-- The problem --
List all lines of the data that include the string "handed".

◆ ◆ ◆ ◆ ◆

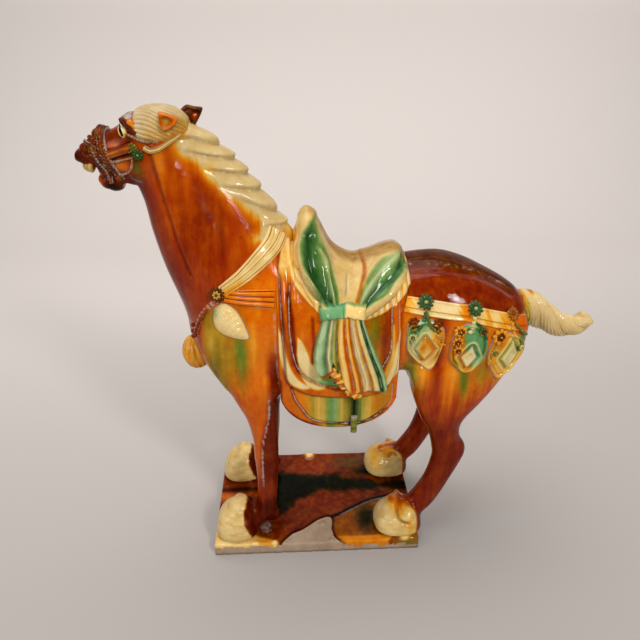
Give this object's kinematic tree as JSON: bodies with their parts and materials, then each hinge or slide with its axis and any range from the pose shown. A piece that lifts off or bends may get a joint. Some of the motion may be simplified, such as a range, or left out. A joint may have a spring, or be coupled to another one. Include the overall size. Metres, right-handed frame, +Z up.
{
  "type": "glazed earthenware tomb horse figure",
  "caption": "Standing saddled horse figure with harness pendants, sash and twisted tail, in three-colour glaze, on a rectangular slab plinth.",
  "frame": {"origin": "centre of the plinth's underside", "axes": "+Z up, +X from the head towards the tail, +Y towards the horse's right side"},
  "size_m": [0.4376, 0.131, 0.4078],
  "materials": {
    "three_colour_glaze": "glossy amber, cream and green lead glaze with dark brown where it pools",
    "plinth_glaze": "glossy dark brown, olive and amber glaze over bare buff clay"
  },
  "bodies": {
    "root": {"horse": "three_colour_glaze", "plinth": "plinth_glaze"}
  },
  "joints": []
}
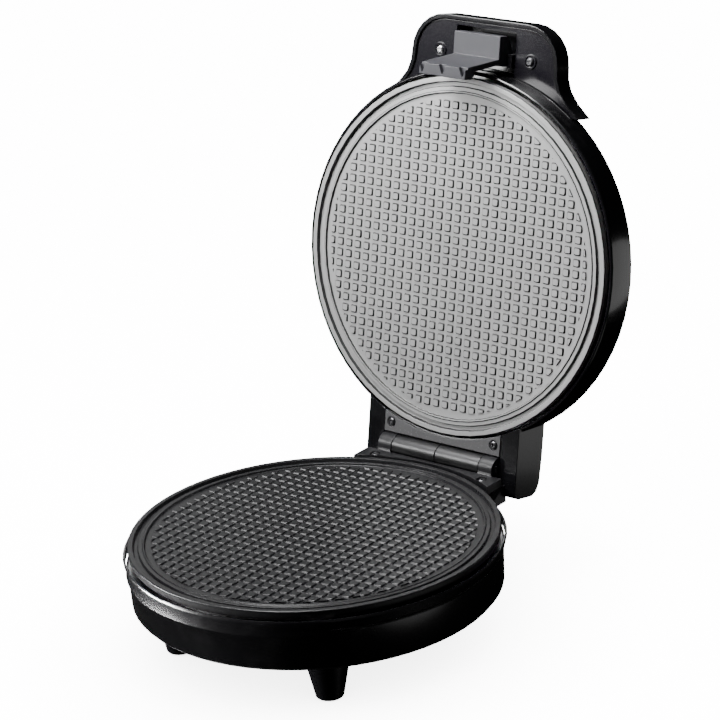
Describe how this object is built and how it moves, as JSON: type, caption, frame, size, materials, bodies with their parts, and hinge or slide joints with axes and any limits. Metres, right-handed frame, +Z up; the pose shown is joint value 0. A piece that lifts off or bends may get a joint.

◆ ◆ ◆ ◆ ◆

-- The reply --
Give this object's kinematic tree as JSON: bodies with their parts and materials, then each hinge or slide with its axis and any range from the pose shown. A piece that lifts off or bends may get a joint. Some of the motion may be simplified, such as a range, or left out. A joint may have a spring, or be coupled to another one. Include the overall size. Metres, right-handed frame, +Z up.
Describe how this object is built and how it moves, as JSON: type, caption, frame, size, materials, bodies with their parts, and hinge or slide joints with axes and any limits. Metres, right-handed frame, +Z up; the pose shown is joint value 0. A piece that lifts off or bends may get a joint.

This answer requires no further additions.